Both Peters and Newbury approach characters as the basis of their songs and in theory, she knew and understood these characters of his already. But did that change as she approached them from within, as a performer, rather than from without, as a listener?

“I think inevitably it does because in the act of singing the lyrics you are having that much more intimate relationship with the words. You don’t just gravitate to this line or that line, you have an intimate relationship with all of the lyrics and have to think about where this is coming from and what does it mean,” says Peters. “But in terms of identifying with his characters, I think there is a kind of thread that runs through a lot of his characters that is a kind of restlessness and dissatisfaction. I would hazard a guess that that was probably a thread that ran through him. A lot of them are young men who are adventurous and want to see the world and yet they have this sense of isolation that sets them apart, not always in a great way.
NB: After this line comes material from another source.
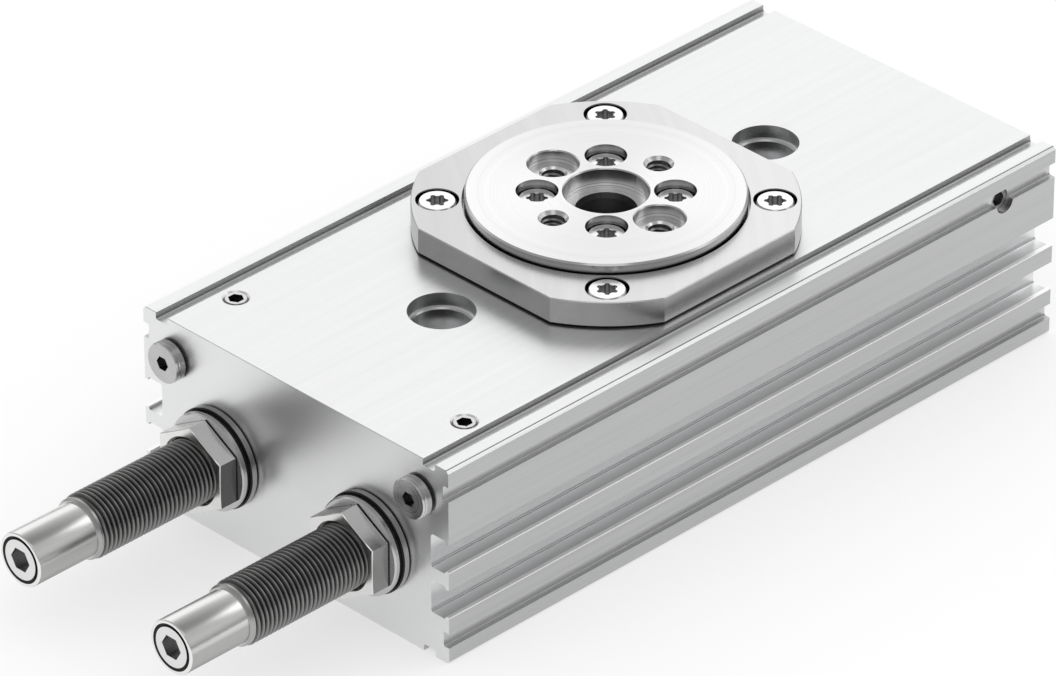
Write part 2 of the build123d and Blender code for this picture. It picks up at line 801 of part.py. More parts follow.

“Something about that I really felt. I felt that way, I felt that itch that he had. I think that was my way in to his songs because identified with those characters, even though in most cases they are young men - I don’t think that really matters; those feelings are very universal of restlessness and dissatisfaction and a little bit of anger now and then. And I picked up on that.”

The connection, not just between Peters and the characters, but the listener and the characters, is only enhanced by the approach she’s taken which is not exactly bare but is hardly loaded with sonic extras.

“We definitely knew we wanted to make a very spare record, for a lot of reasons. Primarily, I wanted to put Mickey right front and centre. One of the things that really bothers me about some singer-songwriter records, especially people with unique voices let’s say, is when the production crowds a bunch of stuff around the voice,” she explains. “I wanted the words to be front and centre. I think if I have any particular ability as a singer it’s to make people listen to the words. I’m not even sure what that is and why that is but I think I have the ability to bring the lyrics to the forefront.

“I also knew I wanted to try and get intimate. I think that’s my comfort zone anyway: I like to have a very intimate conversation with the listener. But I wanted to have the experience in making the record of a couple or three people in a room. We recorded every track with me and Barry and [guitarist] Will Kimbrough and we felt like if we can’t make this work with just three, then we can’t make it work.”

Kimbrough was important for two reasons: she wanted not to have to focus on playing; and in the original recordings, Newbury’s unique guitar style made the guitar “almost a second voice” she thought, and she wanted someone who could channel that idea and be that second voice. The result was “a delightful way to make a record”, and part of that was where it was recorded: the tiny, off-Music Row Cinderella Studios outside Nashville where Newbury had broken away from the establishment centres and recorded his first albums.

“We thought wouldn’t it be great if we could get into the studio where Mickey made those great records and some of that magic was in the walls but we went in there fully ready for it not to work, for whatever reason,” Peters says. “It was a pretty low-commitment first foray, two or three songs I think, with the idea that if it worked we would go back and do two or three more.”

The studio’s location, north of Nashville, was one thing, another was that it was “like a little time capsule from 1965. It really has not changed much and all of this music history is there” including the studio owner and sometime producer of Mickey Newbury records, Wayne Moss, still running the joint, and some old session musicians from then still there and playing.

It took Peters and Walsh several years, with months in between sessions, to record the album – in the meantime releasing the stunning album of original songs, Dancing With The Beast. In different circumstances, with different artists maybe, it might not have worked. Might not, at least, have been sustained. But there was something fated about this.

“Those connections meant a lot to me because I didn’t know Mickey and I wanted to get as much of that connection as I could get,” says Peters. “When we walked out of there that first time with three really great sounding tracks, we thought okay, we’re going to do this.”

The Night You Wrote That Song: The Songs Of Mickey Newbury is out now.